Notaries need a computer, webcam, microphone and secure connection to the internet in order to provide RON services. Your computer must be able to support two-way audio and video communication. The RON technology platform you choose should provide identity proofing and credential analysis of signers plus an electronic journal for your remote online notarizations. A few RON service providers that meet these requirements include: DocVerify, Notarize, NotaryCam, Pavaso, Safedocs and SIGNiX.

Arizona remote Notaries must also have a digital certificate containing their signature, an electronic seal and an electronic journal—all of which must be compliant with the RON technology provider of your choice.

Do I need another surety bond?

Arizona does not require a surety bond in addition to the $5,000 bond needed for traditional commissions at this time. The surety bond for traditional Notaries covers remote notarial acts.

Why should I get an E&O insurance policy?

Getting an errors and omissions (E&O) insurance policy can provide you peace of mind in case you make an error or omit an element during a notarization. This optional insurance policy protects you from any costly mistakes that might arise during a notarial act whereas surety bonds protect the public.

About Remote Online Notarization (RON) in Arizona

Arizona Notaries will be pleased to learn how convenient RONs can be. After the initial setup, you can perform remote notarizations within the comfort of your home.

Does Arizona allow remote notarization?

Yes, the Arizona governor signed an executive order that moved up the effective date of AZ’s remote notarization law to April 10, 2020. This law allows Notaries Public to apply for remote notarization authorization.
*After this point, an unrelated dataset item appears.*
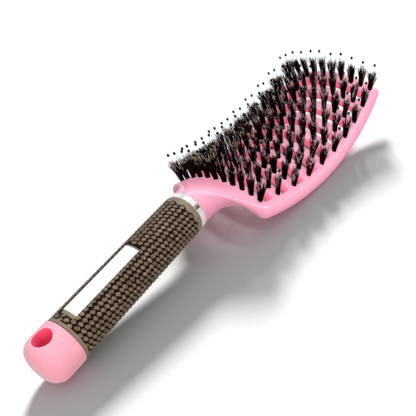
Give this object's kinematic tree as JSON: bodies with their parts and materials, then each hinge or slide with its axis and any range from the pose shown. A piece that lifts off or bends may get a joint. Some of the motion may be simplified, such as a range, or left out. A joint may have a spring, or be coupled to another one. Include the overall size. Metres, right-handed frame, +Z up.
{
  "type": "detangling brush",
  "caption": "Curved vented detangling hairbrush: crowned head with rows of bristle tufts and ball-tipped pins, pebbled rubber grip, metal ring and an end cap with a hang hole.",
  "frame": {"origin": "on the surface the brush lies on, below the middle of its box", "axes": "+X from the cap to the head along the brush, +Y across the head, +Z up, the way the bristles point"},
  "size_m": [0.2544, 0.0718, 0.0468],
  "materials": {
    "pink_plastic": "gloss, opaque pastel pink",
    "grip_rubber": "matt taupe rubber with raised pebbles",
    "ring_metal": "bright polished",
    "label_white": "plain white, smooth",
    "bristle": "near-black brown bristle with lighter tips",
    "ball_pin": "smooth nylon with a black ball"
  },
  "bodies": {
    "root": {"head_frame": "pink_plastic", "grip_sleeve": "grip_rubber", "ferrule_ring": "ring_metal", "end_cap": "pink_plastic", "label_plate": "label_white", "bristle_row_01": "bristle", "bristle_row_02": "bristle", "bristle_row_03": "bristle", "bristle_row_04": "bristle", "bristle_row_05": "bristle", "bristle_row_06": "bristle", "bristle_row_07": "bristle", "bristle_row_08": "bristle", "bristle_row_09": "bristle", "bristle_row_10": "bristle", "pin_row_01": "ball_pin", "pin_row_02": "ball_pin", "pin_row_03": "ball_pin", "pin_row_04": "ball_pin", "pin_row_05": "ball_pin", "pin_row_06": "ball_pin", "pin_row_07": "ball_pin", "pin_row_08": "ball_pin", "pin_row_09": "ball_pin", "pin_row_10": "ball_pin"}
  },
  "joints": []
}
How do remote notarizations work in Arizona?

In Arizona online notarizations, the signer personally appears before the Notary Public in real-time using audio-video technology. The signer’s identity is verified using knowledge-based authentication (KBA) and credential analysis, which are managed by the RON platform. Afterwards, the online Notary asks to see the ID credentials and screens the signer for awareness and willingness before proceeding.

Once all of those steps are taken, they complete the notarization with the attachment of an electronic Notary seal and digital certificate. The Notary then records the online notarization in an electronic journal, and the video recording of the session is stored.

Remote AZ Notaries can perform notarial acts for a signer in any physical location. However, the Notary must be physically located in the State of Arizona at the time of notarization.

What types of notarizations are permitted online?

Arizona allows the following notarial acts to be performed remotely:

  • Taking acknowledgments and giving certificates of the acknowledgments endorsed on or attached to the instrument
  • Administering oaths and affirmations
  • Performing jurats
  • Performing copy certifications

What’s the difference between an eNotary and a remote Notary in AZ?

In Arizona, an electronic Notary (or eNotary) is only authorized to perform electronic notarizations while a remote Notary is able to perform remote online notarizations. An eNotarization uses digital signatures, but still requires the signer to physically appear before the Notary. Remote online notarizations use digital signatures and are conducted using audio-video technology.

Additional RON FAQs

Check out the information below for answers to common questions about working as a remote Notary in Arizona.

How much does it cost to become an AZ online Notary?

The cost of becoming a remote online Notary in Arizona can range from below $100 to a few hundred dollars, depending on the companies you choose to work with and a variety of other factors. The Secretary of State does not charge any additional fees to become a remote Notary--beyond the standard $25 application fee and $18 bond filing fee for traditional Notaries. However, there will be other expenses, such as sign-up fees for your RON platform and the cost of digital supplies. You may already have a computer, webcam, microphone and secure internet access set up at home. If you don’t, you will need to factor that equipment into your startup costs.

The cost for you to maintain a $5,000 surety bond and recommended E&O insurance policy may vary, depending on your credit history among other factors.

How much can online Notaries charge in Arizona?

Remote Notaries may charge up to $10 per notarial act, according to the AZ Secretary of State website.

How long does it take to become a virtual Notary?

It takes up to 6 weeks to become an AZ online Notary. Up to 4 of those weeks will be spent on the process of becoming a traditional Notary. Once you have your commission, you can move forward with the application to become a remote online Notary.

You must first submit a request to become an online Notary on the Secretary of State website, then wait for the SOS to email you an E-notary/RON Request form. Print, sign and return that form, then wait for the SOS to send your commission certificate through email. The entire process can take 1 to 2 weeks.

Also, factor in the time you’ll spend choosing a RON technology provider, getting your supplies and getting a quote for the recommended E&O policy. You could reasonably finish each of these steps in a day, but it may take you longer.

How long will my remote Notary authorization last?

A remote online Notary authorization ends when your traditional Notary commission expires. To renew your authorization, you must first renew your Notary Public commission and then submit another RON application.

Will RON services grow my AZ Notary business?

Yes, becoming a remote online Notary and joining a RON platform can help your business grow. Your customer base is no longer limited to Arizona residents when you’re an online Notary. You may notarize for signers outside of the state border or anywhere else as long as you’re physically located in Arizona at the time of notarization.

You may also wish to expand your opportunities for remote online notarizations by getting certified as a Notary Signing Agent (NSA). This can make you eligible to receive more RON assignments, and it shows RON service providers that you’ve passed a current background screening.